This body of work explores the archetype of the mother/child relationship.
Over the last two years I have been photographing myself, my now 2 1/2 year old daughter, and my mother. I am interested in the complex and conflicting physical, psychological, and emotional dynamics that reside in the mother/daughter bond: a world replete with joy, but also hidden dangers, fears, and inconsistencies. It is a world in which, like children’s fairy tales, nothing is as it appears and reality is in a constant state of flux.
My interest in early northern Renaissance painting has influenced this body of work. Intrigued by representations of the Garden of Eden and the Madonna and Child in 15th century religious painting, I reinvestigate the contradictory attributes of the mother/child bond in a secular, and autobiographical, setting. I use bodily gestures, garden-like settings, and starkly lit interiors as allegorical elements of my pictures, loosely reinterpreting religious themes of Renaissance painting through the lives of this present day three-generation matriarchy.

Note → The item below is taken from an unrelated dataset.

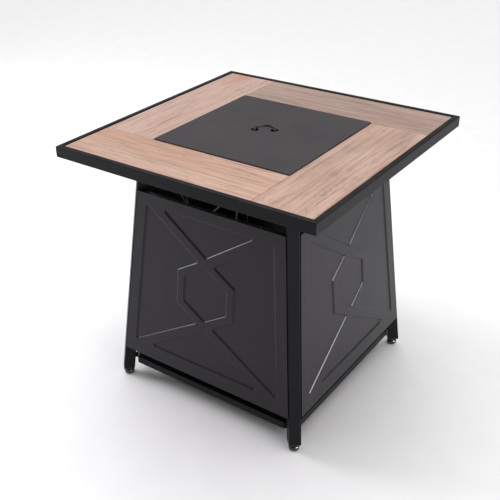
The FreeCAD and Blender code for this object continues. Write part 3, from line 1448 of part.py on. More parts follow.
def probe_lead():
    """From the tap's probe port, below the other lead, and up to the flame probe."""
    start = probe_port_end()
    end = V(PROBE_X, PILOT_Y, BOWL_FLOOR - PROBE_DROP)
    points = [
        start,
        start + V(20, 0, 0),
        V(-203, 18, CONTROL_LEVEL - 3.3),
        V(-198, -4, CONTROL_LEVEL - 23.3),
        V(-199, -29, CONTROL_LEVEL - 45.3),
        V(-196, -56, CONTROL_LEVEL - 67.3),
        V(-187, -83, CONTROL_LEVEL - 88.3),
        V(-171, -107, CONTROL_LEVEL - 108.3),
        V(-148, -126, CONTROL_LEVEL - 126.3),
        V(-119, -137, CONTROL_LEVEL - 142.3),
        V(-86, -142, CONTROL_LEVEL - 155.3),
        V(-52, -144, CONTROL_LEVEL - 162.3),
        V(-20, -146, CONTROL_LEVEL - 158.3),
        V(5, -147, CONTROL_LEVEL - 143.3),
        V(17, PILOT_Y, CONTROL_LEVEL - 116.3),
        end - V(0, 0, 46),
        end,
    ]
    return tube_along("probe_lead", points, LEAD_RADIUS)


# ---- every piece --------------------------------------------------------------------------


def pieces():
    body = panel_body()
    yield "tabletop_rim", tabletop_rim()
    yield "rim_rivets", rim_rivets()
    yield "tabletop_deck", tabletop_deck()
    for i, name in enumerate(("front", "right", "back", "left")):
        yield f"tile_{name}", tile(i)
    yield "lid", lid()
    yield "lid_handle", lid_handle()
    yield "handle_clips", handle_clips()
    yield "fire_bowl", fire_bowl()
    yield "bowl_screws", bowl_screws()
    yield "burner_ring", burner_ring()
    yield "burner_inlet", burner_inlet()
    yield "burner_nut", burner_nut()
    yield "pilot_bracket", pilot_bracket()
    yield "ignition_electrode", ignition_electrode()
    yield "flame_probe", flame_probe()
    yield "lava_rocks", lava_rocks()
    yield "top_frame", top_frame()
    yield "tabletop_bolts", tabletop_bolts()
    yield "leg_bolts", leg_bolts()
    yield "leg_front_left", leg(0, True, True)
    yield "leg_front_right", leg(1, True, True)
    yield "leg_back_right", leg(2, False, True)
    yield "leg_back_left", leg(3, True, False)
    yield "foot_inserts", foot_inserts()
    for i, name in enumerate(("front_left", "front_right", "back_right", "back_left")):
        yield f"foot_{name}", foot(i)
    for i, name in ((0, "front"), (1, "right"), (3, "left")):
        yield f"panel_{name}", side_panel(body, i)
    yield "panel_screws", panel_screws((0, 1, 3))
    yield "door_panel", turned(body, DOOR_SIDE)
    yield "door_hinge_leaves", door_hinge_leaves()
    yield "leg_hinge_leaves", leg_hinge_leaves()
    yield "door_magnet", door_magnet()
    yield "bottom_tray", bottom_tray()
    yield "tray_bolts", tray_bolts()
    yield "cylinder_seat", cylinder_seat()
    yield "cylinder_lock_screw", cylinder_lock_screw()
    yield "control_panel", control_panel()
    yield "control_screws", control_screws()
    yield "gas_valve", gas_valve()
    yield "valve_inlet", valve_inlet()
    yield "valve_stem", valve_stem()
    yield "control_knob", control_knob()
    yield "igniter_body", igniter_body()
    yield "igniter_cell", igniter_cell()
    yield "igniter_button", igniter_button()
    yield "supply_tube", supply_tube()
    yield "ignition_lead", ignition_lead()
    yield "probe_lead", probe_lead()


os.makedirs("parts", exist_ok=True)
for node, shape in pieces():
    if not shape.isValid() or shape.Volume <= 0:
        print(f"{node} is not a sound solid: valid {shape.isValid()}, volume {shape.Volume:.1f}")
    shape.exportStep(f"parts/{node}.step")
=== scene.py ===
# %% [markdown]
# # A square gas fire table
#
# The real object is a steel table with a tiled top. A lid with a folding handle covers the fire
# bowl in its middle. Four pressed panels hide the gas cylinder below.
#
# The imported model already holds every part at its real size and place. This lesson leaves those
# parts where they are, gives each one its finish, and rebuilds the few whose looks need more
# detail than a working model has: the pressed panels, the screws, the stones and the knob.

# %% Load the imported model
import math

import bmesh
import bpy
from mathutils import Matrix, Vector


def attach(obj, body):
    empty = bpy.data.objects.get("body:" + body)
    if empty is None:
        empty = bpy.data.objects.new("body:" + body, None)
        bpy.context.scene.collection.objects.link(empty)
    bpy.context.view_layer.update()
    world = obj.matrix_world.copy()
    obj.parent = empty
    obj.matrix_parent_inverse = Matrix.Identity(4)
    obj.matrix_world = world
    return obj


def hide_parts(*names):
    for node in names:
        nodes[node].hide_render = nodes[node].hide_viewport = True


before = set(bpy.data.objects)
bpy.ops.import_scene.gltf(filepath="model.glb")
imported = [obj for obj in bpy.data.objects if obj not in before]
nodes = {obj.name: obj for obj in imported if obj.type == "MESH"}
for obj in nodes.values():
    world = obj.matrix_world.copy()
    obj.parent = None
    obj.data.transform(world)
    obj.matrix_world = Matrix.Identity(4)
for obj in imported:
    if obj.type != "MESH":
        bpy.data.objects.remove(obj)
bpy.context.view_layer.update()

# %% [markdown]
# ## The camera
#
# A camera is easiest to think of as a tripod: it looks at a point, from a compass direction, at
# a height above the ground, from a distance. This one stands to the front right at chest height,
# 1.4 m up, and looks down on the table through a mildly long lens. A small roll stands for a
# tripod that isn't quite level, and a small shift moves the table off the middle of the frame.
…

I am interested in using photography, not to document the daily lives of my daughter, my mother and myself – but to investigate the emotional, physical, and psychological slippages and reversals between our roles. While I probe my own raw fears and anxieties of motherhood through this work, I hope to reveal the vulnerability and weightlessness of the mother/child kinship, a sense of being both separate and together.